The most shocking update for 2026 is the shift in tone from SpaceX. For years, Elon Musk laughed off IPO rumors. But now, recent reports suggest SpaceX is preparing for a 2026 offering to fund the "insane flight rate" of Starship. We are looking at a potential valuation of $1.5 trillion. That’s not just an IPO; that’s a tectonic shift in the S&P 500.
- OpenAI: Rumors of a 2026 funding round or IPO persist, with valuations floating between $830 billion and $1 trillion.
- Anthropic: They are reportedly laying the groundwork for a listing to compete with OpenAI's massive capital needs.
- Kraken: The crypto exchange confidentially filed an S-1 in late 2025 and is targeting a Q1 2026 debut at a $20 billion valuation.

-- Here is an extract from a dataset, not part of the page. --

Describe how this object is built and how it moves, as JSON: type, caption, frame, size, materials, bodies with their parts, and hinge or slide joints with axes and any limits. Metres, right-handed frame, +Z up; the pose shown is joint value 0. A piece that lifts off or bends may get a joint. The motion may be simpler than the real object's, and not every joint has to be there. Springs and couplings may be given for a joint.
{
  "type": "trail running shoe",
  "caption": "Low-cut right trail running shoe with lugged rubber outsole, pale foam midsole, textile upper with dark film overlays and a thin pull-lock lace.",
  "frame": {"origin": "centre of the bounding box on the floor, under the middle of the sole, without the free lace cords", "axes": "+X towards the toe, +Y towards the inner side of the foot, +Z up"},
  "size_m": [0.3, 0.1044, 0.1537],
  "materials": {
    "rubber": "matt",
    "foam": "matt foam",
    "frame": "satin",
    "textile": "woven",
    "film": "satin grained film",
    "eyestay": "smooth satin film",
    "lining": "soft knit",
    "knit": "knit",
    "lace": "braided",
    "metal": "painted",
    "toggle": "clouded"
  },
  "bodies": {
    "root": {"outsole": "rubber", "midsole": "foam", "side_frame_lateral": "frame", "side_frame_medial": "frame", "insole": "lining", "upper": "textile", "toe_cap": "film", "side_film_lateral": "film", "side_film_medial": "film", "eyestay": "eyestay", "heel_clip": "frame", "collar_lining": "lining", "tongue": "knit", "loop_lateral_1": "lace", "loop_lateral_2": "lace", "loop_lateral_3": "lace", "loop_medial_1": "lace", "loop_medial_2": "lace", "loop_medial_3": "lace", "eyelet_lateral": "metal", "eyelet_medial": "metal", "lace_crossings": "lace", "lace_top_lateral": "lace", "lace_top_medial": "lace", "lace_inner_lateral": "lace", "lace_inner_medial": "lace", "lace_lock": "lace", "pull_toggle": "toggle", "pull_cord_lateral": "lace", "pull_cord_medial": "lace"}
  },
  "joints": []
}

Why Today's Market Is Different
You’ve probably heard that the IPO market was "dead." It was. From 2022 to early 2025, rising interest rates made everyone's "growth at all costs" business models look like junk.
But 2026 is the year of operational maturity.

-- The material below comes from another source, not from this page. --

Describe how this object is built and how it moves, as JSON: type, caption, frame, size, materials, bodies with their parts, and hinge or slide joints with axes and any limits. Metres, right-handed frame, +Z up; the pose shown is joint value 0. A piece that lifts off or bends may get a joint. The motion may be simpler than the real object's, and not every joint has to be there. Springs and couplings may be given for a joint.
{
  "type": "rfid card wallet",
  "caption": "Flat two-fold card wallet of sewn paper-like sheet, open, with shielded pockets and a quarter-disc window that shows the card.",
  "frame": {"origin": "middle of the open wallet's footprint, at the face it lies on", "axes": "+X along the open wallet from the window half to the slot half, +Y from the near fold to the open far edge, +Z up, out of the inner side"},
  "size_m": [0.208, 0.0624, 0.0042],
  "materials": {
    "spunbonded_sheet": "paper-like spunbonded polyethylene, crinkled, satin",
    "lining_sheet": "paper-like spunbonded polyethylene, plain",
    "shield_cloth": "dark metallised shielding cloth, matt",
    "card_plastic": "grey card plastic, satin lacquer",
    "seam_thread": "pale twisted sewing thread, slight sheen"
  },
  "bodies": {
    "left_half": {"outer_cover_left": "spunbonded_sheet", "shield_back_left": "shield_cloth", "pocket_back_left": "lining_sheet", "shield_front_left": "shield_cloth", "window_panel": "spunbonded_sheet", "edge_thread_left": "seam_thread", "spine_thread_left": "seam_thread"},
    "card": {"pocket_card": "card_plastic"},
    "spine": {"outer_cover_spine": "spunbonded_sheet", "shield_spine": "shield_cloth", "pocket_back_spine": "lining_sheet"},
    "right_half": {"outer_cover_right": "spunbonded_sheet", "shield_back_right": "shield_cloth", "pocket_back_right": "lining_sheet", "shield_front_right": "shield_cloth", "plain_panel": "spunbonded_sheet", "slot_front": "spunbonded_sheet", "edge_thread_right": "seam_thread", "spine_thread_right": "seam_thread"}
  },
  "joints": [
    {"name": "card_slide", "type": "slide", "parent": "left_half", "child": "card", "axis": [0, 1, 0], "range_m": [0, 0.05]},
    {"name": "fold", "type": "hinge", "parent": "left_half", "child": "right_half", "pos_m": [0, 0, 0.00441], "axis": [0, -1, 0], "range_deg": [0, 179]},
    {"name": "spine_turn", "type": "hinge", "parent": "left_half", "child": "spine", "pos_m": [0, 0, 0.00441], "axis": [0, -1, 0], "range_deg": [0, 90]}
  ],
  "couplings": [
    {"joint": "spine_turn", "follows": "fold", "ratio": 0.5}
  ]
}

The companies filing today aren't the shaky pre-revenue startups of 2021. They are battle-tested. L3Harris just announced they are spinning off their Missile Solutions business into its own public company in the second half of 2026—a move backed by a $1 billion investment from the Department of War. This is "defense tech" becoming a massive, public-facing sector.
Even in logistics, companies like Shadowfax Technologies are hitting the markets. They are opening their IPO on January 20, 2026, with a price band of ₹118 to ₹124 per share. It’s a sign that the appetite for "real world" tech—stuff that actually moves boxes and builds rockets—is eclipsing the purely speculative software plays.
What Most People Get Wrong About "IPO News"
Most retail investors think an IPO announcement means you should buy on day one.
That is usually a mistake.
Look at the data from the first week of January 2026. Five SPACs raised $1.09 billion. OneIM Acquisition (OIMAU) ended its first day up only 0.7%. Lafayette Digital actually ended its first day below its IPO price. The market is "open," but it’s also incredibly skeptical. Investors are no longer paying a premium just for the "tech" label. They want to see 80%+ gross margins and 140%+ net revenue retention, which are the exact metrics Databricks is currently flaunting to justify its valuation.
Actionable Steps for Staying Ahead
If you want to play the tech IPO game in 2026, you can't just follow the headlines. You have to watch the "pre-game."
- Watch the S-1 Filings: Keep an eye on the SEC's EDGAR database. A confidential filing usually happens 6–12 months before the public sees it. If you hear "confidential filing" for a company like Canva or Cohesity, start your research then, not on the day they list.
- Monitor the Secondary Markets: Platforms like Forge Global or EquityZen give you a "preview" of what a company like Stripe is worth before it hits the Nasdaq. Stripe's "Forge Price" is currently hovering around $36.29, implying a $91.5 billion valuation.
- Check the Lead Underwriters: When a company picks Goldman Sachs, Morgan Stanley, or JPMorgan, it’s a signal of intent. If you see these names attached to a firm like Dataiku or Bolt, the clock is officially ticking.
- Follow the "Arsenal of Freedom" Trend: Defense tech and AI infrastructure are the safest bets in the current 2026 macro environment. Keep an eye on how the L3Harris spinoff performs; it will be a bellwether for the rest of the year.
The tech ipo news today isn't about a single company; it's about a fundamental reopening of the world's most important capital market. The "Unicorn" era is ending, and the era of the "Public Powerhouse" is beginning. Whether you're a day trader or a long-term investor, the next six months will likely determine the tech leaders for the next decade.